I totally agree with you. I really shouldn't have written this but will attribute it to one too many margaritas. My frusteration last night was stemming from having thought about what has brought me to this place that I am right now. I don't think I would have dealt with a lot of the issues that I'm having to face now if I hadn't seen how things were affecting my kids and it makes me angry and certain persons who I will leave unnamed who I see coming down SO hard on their "child" while continuing in the very behavior which they criticize him for. I noticed this situation with Addie because for the longest time I would beat myself up and try so hard to do better but nothing was changing and then it hit me that I wasn't handling these situations well because I was so emotionally drained all the time and have no energy left over to deal with it when the kids misbehave....
powerfully stated.
g~
Mandy- there's being humble, and then there's negative self-talk- and I think you should be very careful not to confuse the two. It's fine to admit we are sinners, admit our failures, and admit we are nothing without God. But, I don't want you to condemn yourself ("someone who is a failure at it and everything else")- be careful about that kind of thought process.

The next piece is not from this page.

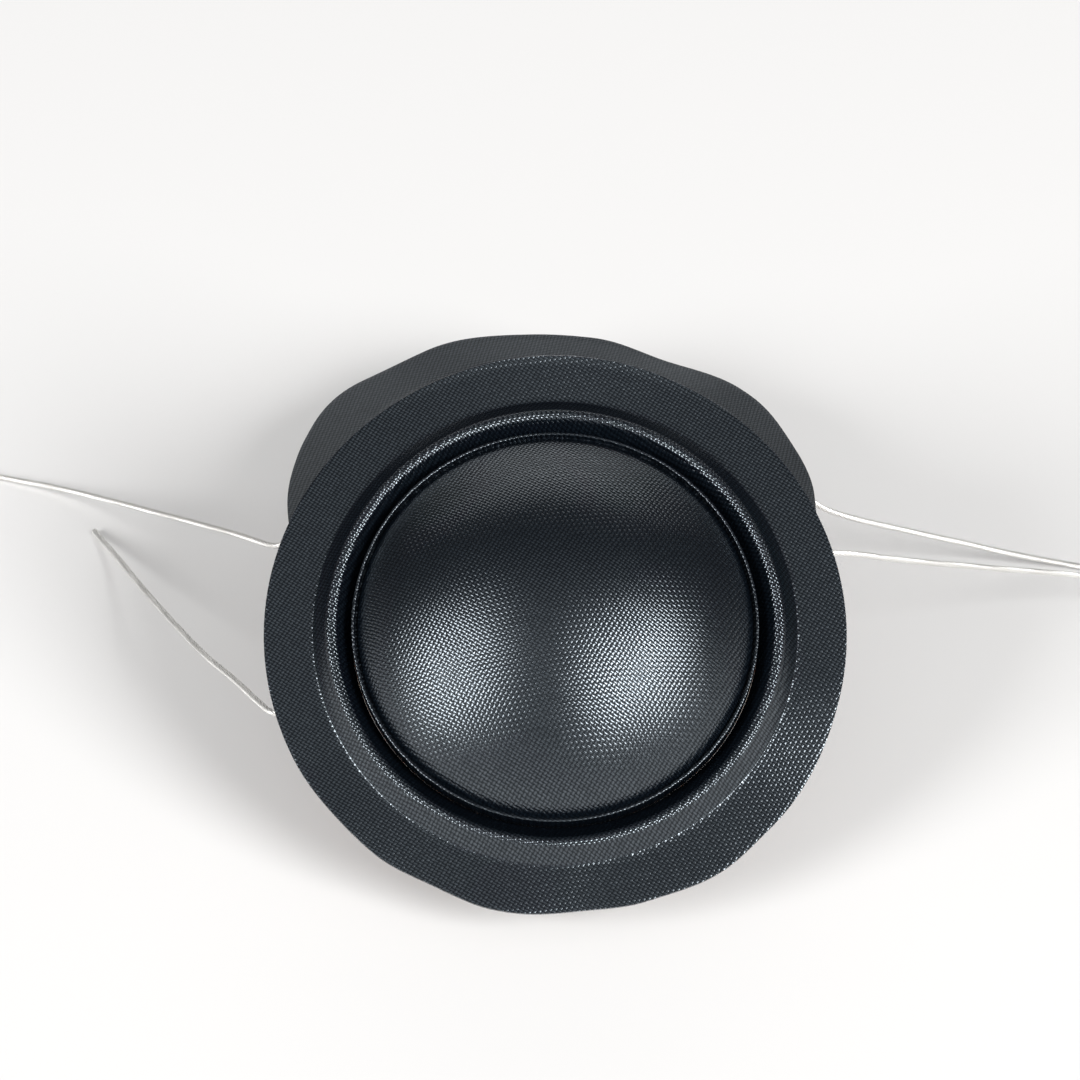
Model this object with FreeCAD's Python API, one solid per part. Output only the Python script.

What you said is very true about parenting, especially motherhood- is it mentally, emotionally and physically exhausting being a mommy- and I only have 2 kids!! I can't imagine doing it for 5 little ones, staying home full time, plus adding difficult marriage issues on top of it all. You are tired and discouraged- I will pray for you to be renewed and refreshed. Hugs to you.
I hear ya.
@southkona2 - Took the words right out of my mouth.